Again, I doubt that Bigfoot exists, but I'm quite open to contrary evidence.

Check out the Bigfoot Research Organization www.bfro.net They take a very scientific view toward it
 
Pardon this if it is inappropriate, but the same thing could be said about religions. Not everyone has proof, but they just believe because they know.
If we all knew everything about every existence on and off this earth, how dreadfully boring that would become for future people. Soon there will be no mystery.
I am completely comfortable with saying 'yes I believe' or 'no I do not', on topics, and none of it drives me insane, I guess I'm just not the type to need every single thread of proof to believe.
 
The argument that I and other BFRO people will make is that it is not a question of belief. This is science. Undiscovered animals ARE "discovered" periodically. The okapi, mountain gorilla, giant panda, and a type of Laotian deer have all been thought myth and then proved real at some point in the RECENT past.
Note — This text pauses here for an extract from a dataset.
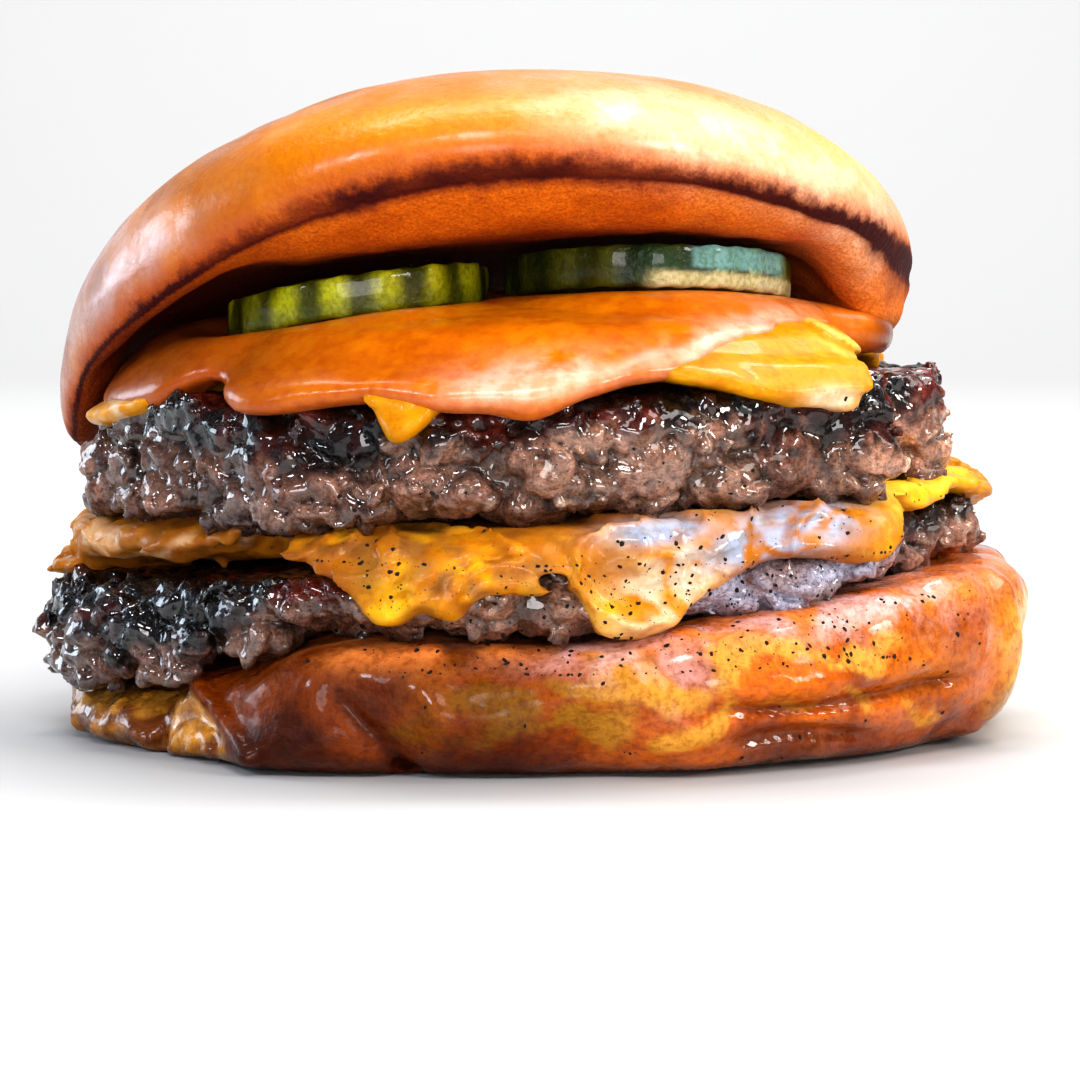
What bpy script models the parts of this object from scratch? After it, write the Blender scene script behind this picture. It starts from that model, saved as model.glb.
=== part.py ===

There is evidence that there is a large primate of some type roaming Asia and North America. I won't get in to all the evidence here, but I did provide a link above.

I personally have had some encounters that I can't quite explain, seeing strange things and hearing odd noises that my horse reacted to. My horse who has stared down coyotes once just STARED into the brush in the woods once, her body rigid while we heard a rhythmic, slow one-two one-two footfall. Four legged animals do not have a gait like that. When I called out, no human voice responded and when I blew my emergency whistle, those same footsteps drifted back into the denser forest.

Again, not a question of belief but of looking at the evidence. My photos of unexpected wildlife tend to be kinda blurry too, even though they are of elk or alligators or deer or eagles.

These stories of wild men living in the woods covered with hair goes back to the beginning of recorded history. Descriptions of tall, hairy primitive men occur in Pliny, Chretien of Troyes and many other writers. These creatures also tend to be sighted in areas with more than 20 inches of rain a year. The majority of sightings in North America occur in areas where there was a large native population before the Europeans came (indicating an area rich in resources = food) like the Pacific Northwest and Great Lakes. Very few sightings occur in dry or desert areas like central Nevada or North Dakota.

If this is a cultural or belief thing, why aren't there any sightings in Hawaii? Because there aren't any sasquatches there to be sighted.

So, I have taken evidence and applied critical thinking and reached my own conclusions that there is a large unknown bipedal primate in North America and Asia. I may be proven wrong, I may be proven right but time and science will tell.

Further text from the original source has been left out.